- Problem details -
Show every line where "rigid" occurs.

- Input data -
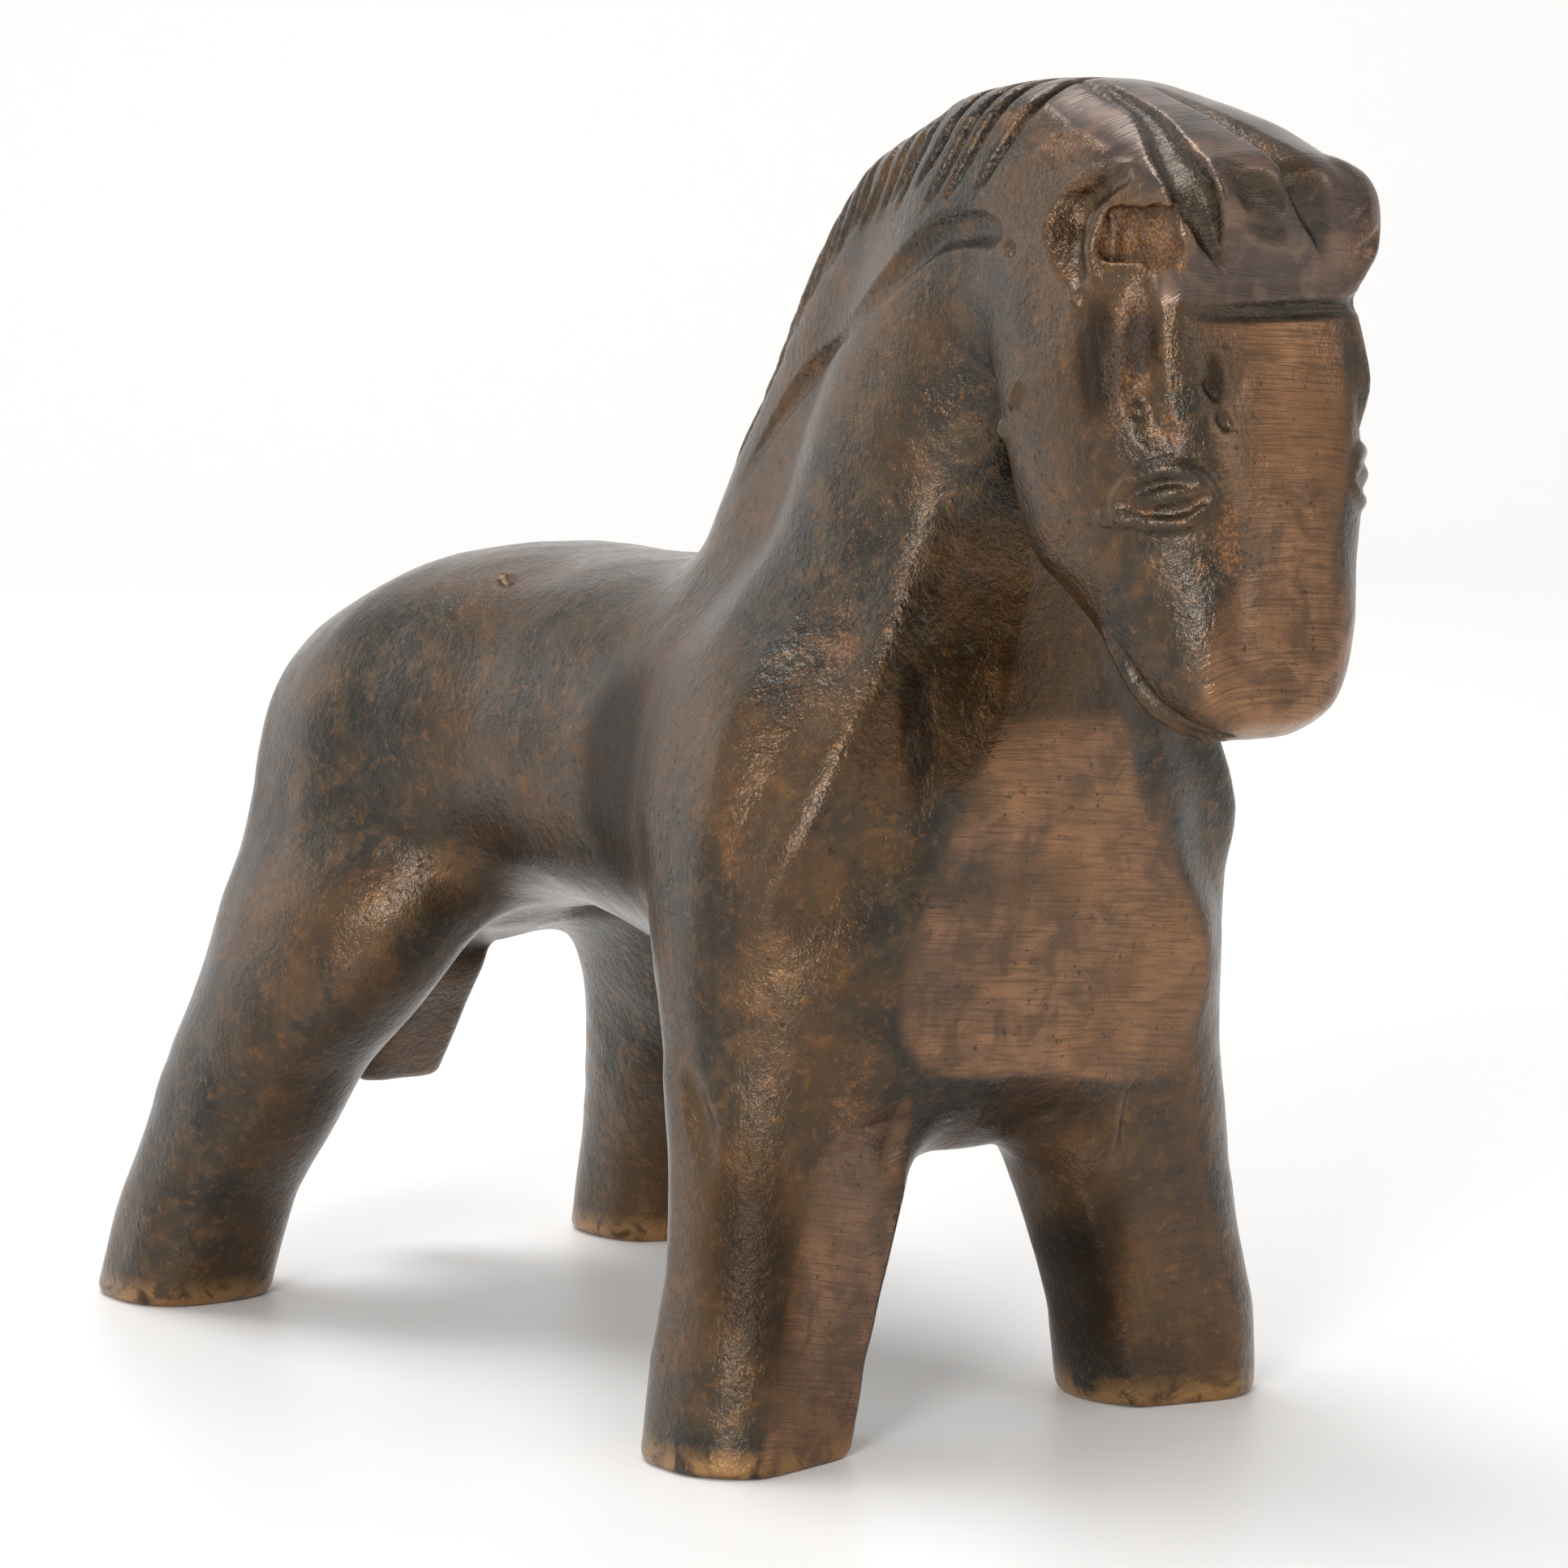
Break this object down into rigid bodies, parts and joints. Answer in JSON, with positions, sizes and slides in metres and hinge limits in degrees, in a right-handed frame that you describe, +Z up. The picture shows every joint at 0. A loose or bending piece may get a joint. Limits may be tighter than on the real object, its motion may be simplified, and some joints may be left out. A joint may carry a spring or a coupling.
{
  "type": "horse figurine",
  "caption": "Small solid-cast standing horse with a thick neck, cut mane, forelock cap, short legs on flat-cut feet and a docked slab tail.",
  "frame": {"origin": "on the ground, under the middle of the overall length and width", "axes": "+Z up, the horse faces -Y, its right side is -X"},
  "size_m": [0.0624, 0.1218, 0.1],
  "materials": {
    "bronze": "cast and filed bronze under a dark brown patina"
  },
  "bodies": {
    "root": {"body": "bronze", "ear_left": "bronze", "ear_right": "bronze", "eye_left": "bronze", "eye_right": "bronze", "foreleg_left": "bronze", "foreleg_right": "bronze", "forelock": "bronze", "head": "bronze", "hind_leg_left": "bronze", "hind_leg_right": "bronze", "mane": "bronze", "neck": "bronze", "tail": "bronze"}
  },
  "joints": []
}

--

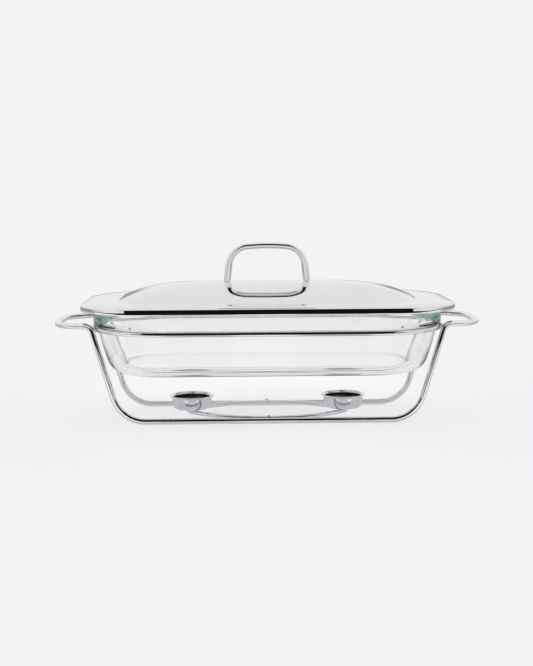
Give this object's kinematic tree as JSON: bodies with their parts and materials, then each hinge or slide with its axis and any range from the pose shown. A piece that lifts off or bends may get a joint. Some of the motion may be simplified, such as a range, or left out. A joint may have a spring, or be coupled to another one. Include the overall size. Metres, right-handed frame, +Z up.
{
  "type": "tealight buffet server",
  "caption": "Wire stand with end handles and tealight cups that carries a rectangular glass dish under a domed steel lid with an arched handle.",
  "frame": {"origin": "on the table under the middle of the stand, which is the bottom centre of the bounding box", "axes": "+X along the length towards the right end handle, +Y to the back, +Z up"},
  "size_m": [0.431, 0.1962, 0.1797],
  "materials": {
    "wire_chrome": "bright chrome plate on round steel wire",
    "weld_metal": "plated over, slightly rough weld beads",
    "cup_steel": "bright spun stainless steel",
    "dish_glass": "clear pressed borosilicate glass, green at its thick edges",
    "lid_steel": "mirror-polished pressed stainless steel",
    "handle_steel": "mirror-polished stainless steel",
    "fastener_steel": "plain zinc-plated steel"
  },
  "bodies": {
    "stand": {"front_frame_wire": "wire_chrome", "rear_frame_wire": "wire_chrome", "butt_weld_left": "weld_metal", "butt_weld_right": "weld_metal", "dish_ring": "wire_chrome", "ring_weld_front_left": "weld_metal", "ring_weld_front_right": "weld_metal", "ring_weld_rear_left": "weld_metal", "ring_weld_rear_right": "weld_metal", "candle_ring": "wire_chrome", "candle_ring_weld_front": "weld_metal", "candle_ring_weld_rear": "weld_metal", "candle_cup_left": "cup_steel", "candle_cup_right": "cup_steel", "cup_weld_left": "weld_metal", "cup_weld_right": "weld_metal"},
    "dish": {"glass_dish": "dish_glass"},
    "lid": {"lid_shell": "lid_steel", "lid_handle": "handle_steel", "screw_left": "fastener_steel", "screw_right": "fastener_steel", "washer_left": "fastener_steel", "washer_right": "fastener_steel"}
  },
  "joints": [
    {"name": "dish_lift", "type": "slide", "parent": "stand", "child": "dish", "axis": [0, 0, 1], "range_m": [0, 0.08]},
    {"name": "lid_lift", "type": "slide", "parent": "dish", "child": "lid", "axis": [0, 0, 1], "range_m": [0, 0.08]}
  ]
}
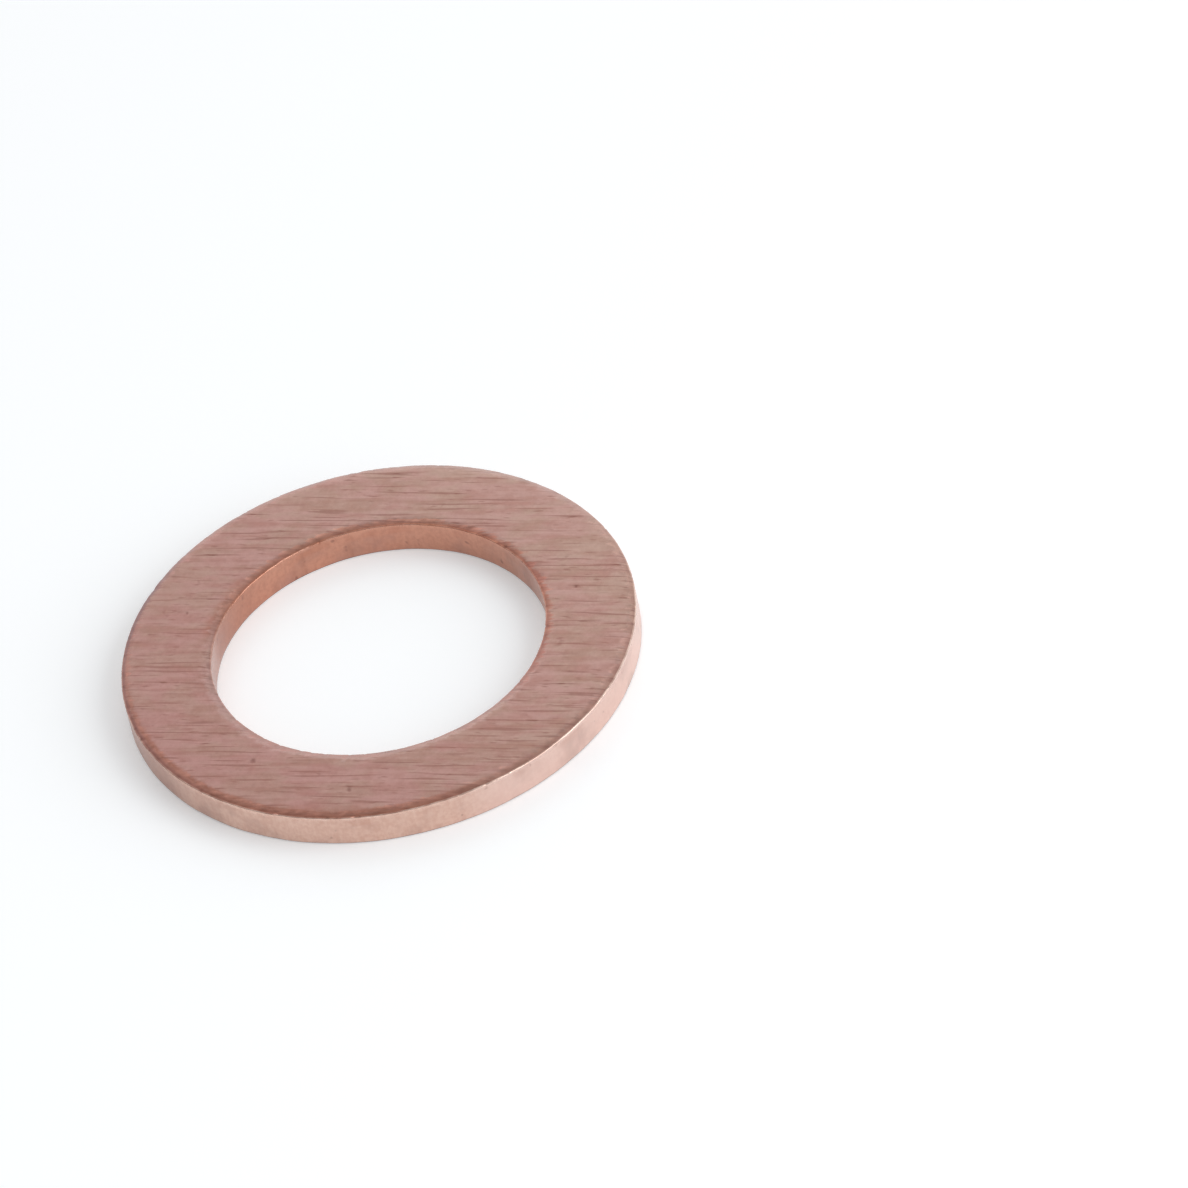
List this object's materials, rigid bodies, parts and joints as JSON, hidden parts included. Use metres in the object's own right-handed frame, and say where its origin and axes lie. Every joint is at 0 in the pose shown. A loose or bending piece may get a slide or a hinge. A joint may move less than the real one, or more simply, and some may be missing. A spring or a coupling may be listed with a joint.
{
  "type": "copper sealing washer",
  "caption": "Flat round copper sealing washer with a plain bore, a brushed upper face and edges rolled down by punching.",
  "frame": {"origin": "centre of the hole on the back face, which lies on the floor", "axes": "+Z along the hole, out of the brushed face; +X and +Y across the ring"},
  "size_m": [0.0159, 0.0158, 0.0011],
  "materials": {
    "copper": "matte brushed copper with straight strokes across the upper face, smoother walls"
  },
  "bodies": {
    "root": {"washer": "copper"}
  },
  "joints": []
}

- Complete output -
Break this object down into rigid bodies, parts and joints. Answer in JSON, with positions, sizes and slides in metres and hinge limits in degrees, in a right-handed frame that you describe, +Z up. The picture shows every joint at 0. A loose or bending piece may get a joint. Limits may be tighter than on the real object, its motion may be simplified, and some joints may be left out. A joint may carry a spring or a coupling.
List this object's materials, rigid bodies, parts and joints as JSON, hidden parts included. Use metres in the object's own right-handed frame, and say where its origin and axes lie. Every joint is at 0 in the pose shown. A loose or bending piece may get a slide or a hinge. A joint may move less than the real one, or more simply, and some may be missing. A spring or a coupling may be listed with a joint.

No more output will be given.